--- Listed entries ---
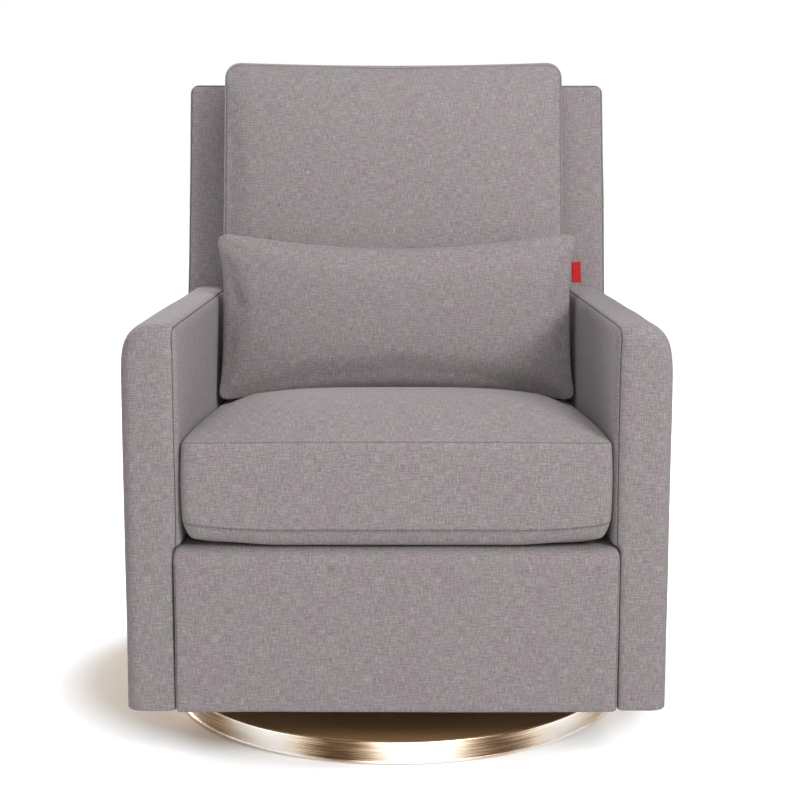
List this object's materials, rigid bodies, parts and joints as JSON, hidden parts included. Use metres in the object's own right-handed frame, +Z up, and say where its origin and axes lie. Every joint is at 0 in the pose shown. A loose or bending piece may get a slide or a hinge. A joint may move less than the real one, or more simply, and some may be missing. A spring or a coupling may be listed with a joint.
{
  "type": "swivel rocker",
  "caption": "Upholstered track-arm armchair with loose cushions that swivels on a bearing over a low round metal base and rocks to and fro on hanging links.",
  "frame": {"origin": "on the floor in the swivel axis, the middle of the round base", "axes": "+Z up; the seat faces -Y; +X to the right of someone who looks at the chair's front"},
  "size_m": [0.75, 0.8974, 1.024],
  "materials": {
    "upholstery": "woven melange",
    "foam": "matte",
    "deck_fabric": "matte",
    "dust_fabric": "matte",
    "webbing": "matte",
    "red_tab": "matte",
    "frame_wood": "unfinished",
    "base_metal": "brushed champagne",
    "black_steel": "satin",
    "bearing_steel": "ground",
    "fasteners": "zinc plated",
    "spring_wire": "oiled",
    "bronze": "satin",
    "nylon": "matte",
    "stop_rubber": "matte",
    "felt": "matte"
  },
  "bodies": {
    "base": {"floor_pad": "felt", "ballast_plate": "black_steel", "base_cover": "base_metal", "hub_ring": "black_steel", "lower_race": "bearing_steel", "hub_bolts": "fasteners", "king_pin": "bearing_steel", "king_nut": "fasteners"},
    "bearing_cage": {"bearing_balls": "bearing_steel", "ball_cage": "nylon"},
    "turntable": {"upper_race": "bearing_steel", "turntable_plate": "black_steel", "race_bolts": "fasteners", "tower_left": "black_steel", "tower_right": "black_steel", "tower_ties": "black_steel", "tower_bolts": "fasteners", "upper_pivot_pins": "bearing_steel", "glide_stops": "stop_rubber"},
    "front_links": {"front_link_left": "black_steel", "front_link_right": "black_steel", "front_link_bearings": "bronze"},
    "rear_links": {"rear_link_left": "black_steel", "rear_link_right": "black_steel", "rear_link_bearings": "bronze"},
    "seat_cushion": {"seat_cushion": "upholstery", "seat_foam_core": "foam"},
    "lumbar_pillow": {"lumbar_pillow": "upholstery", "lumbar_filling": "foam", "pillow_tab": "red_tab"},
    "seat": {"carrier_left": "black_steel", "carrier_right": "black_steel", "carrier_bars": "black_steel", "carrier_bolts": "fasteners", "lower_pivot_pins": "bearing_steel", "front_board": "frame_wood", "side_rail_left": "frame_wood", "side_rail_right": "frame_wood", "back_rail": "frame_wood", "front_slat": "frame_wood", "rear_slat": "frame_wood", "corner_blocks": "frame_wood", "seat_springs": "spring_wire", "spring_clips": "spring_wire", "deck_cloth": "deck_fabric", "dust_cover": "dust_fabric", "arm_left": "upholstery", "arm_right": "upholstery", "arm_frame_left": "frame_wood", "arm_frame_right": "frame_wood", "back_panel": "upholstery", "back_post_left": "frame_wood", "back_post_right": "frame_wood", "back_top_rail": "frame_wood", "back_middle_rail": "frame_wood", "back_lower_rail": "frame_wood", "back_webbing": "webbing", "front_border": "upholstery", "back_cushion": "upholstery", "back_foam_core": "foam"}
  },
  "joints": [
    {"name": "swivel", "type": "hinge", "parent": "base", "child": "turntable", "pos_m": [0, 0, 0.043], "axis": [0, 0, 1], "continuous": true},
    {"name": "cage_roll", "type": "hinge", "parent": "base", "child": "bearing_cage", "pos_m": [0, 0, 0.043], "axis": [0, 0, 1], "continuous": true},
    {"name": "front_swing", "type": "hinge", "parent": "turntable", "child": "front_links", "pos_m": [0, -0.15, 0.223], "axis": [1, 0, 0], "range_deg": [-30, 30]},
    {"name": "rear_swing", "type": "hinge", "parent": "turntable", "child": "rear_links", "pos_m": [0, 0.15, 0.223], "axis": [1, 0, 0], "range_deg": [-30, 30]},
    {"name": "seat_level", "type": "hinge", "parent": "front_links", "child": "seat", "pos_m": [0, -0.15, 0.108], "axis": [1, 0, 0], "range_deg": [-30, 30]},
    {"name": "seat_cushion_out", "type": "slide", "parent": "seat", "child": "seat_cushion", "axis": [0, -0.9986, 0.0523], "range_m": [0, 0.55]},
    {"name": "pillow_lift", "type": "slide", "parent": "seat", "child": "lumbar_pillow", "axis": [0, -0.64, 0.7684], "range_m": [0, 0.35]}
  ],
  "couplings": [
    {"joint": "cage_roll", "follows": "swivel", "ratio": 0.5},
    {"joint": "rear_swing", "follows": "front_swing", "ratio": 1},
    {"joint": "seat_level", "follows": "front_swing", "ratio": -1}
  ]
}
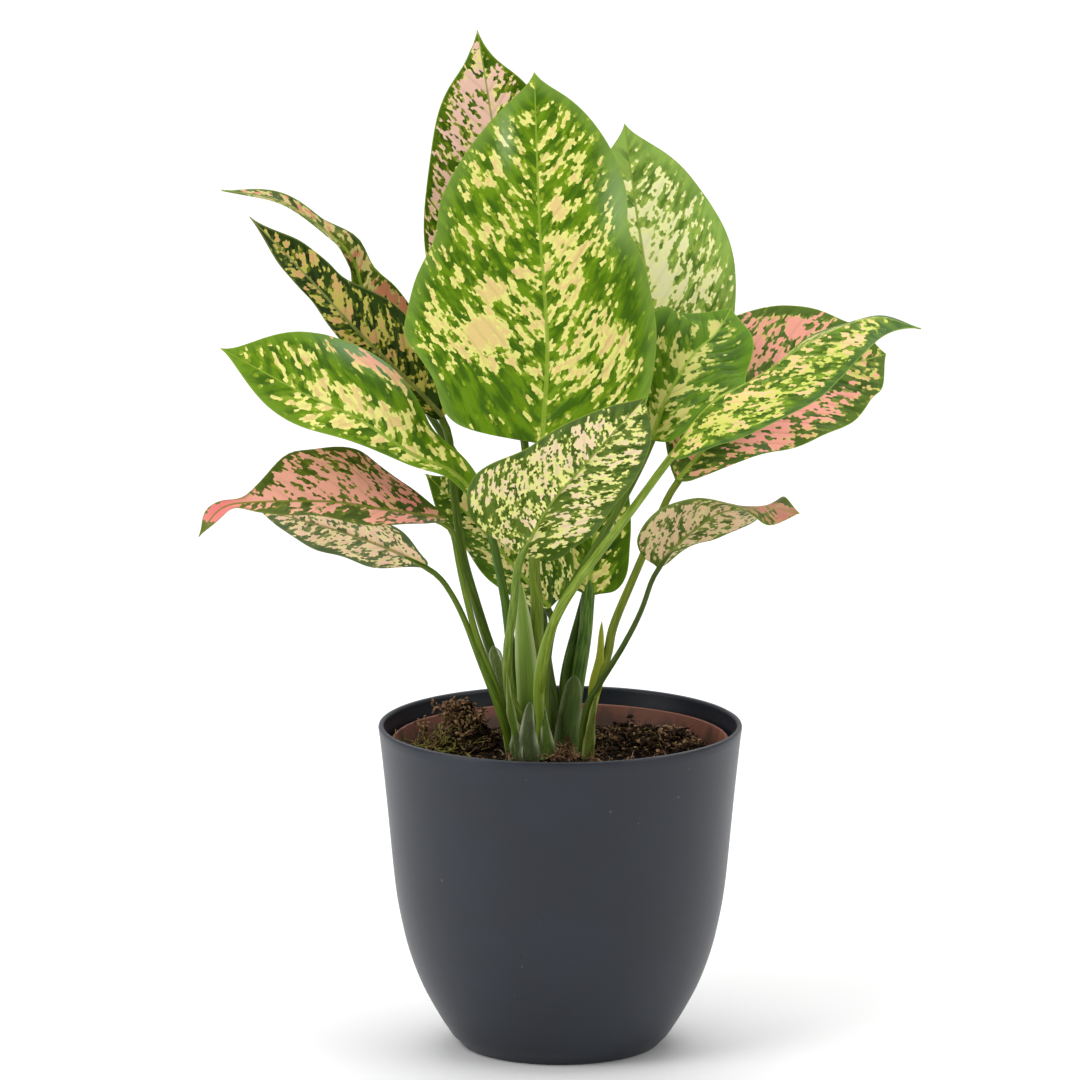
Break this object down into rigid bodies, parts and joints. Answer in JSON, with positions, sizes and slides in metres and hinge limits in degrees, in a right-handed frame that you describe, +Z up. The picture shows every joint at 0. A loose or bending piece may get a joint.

--- Request ---
All lines that include "piece" are to be gathered and copied.

--- The reply ---
List this object's materials, rigid bodies, parts and joints as JSON, hidden parts included. Use metres in the object's own right-handed frame, +Z up, and say where its origin and axes lie. Every joint is at 0 in the pose shown. A loose or bending piece may get a slide or a hinge. A joint may move less than the real one, or more simply, and some may be missing. A spring or a coupling may be listed with a joint.
Break this object down into rigid bodies, parts and joints. Answer in JSON, with positions, sizes and slides in metres and hinge limits in degrees, in a right-handed frame that you describe, +Z up. The picture shows every joint at 0. A loose or bending piece may get a joint.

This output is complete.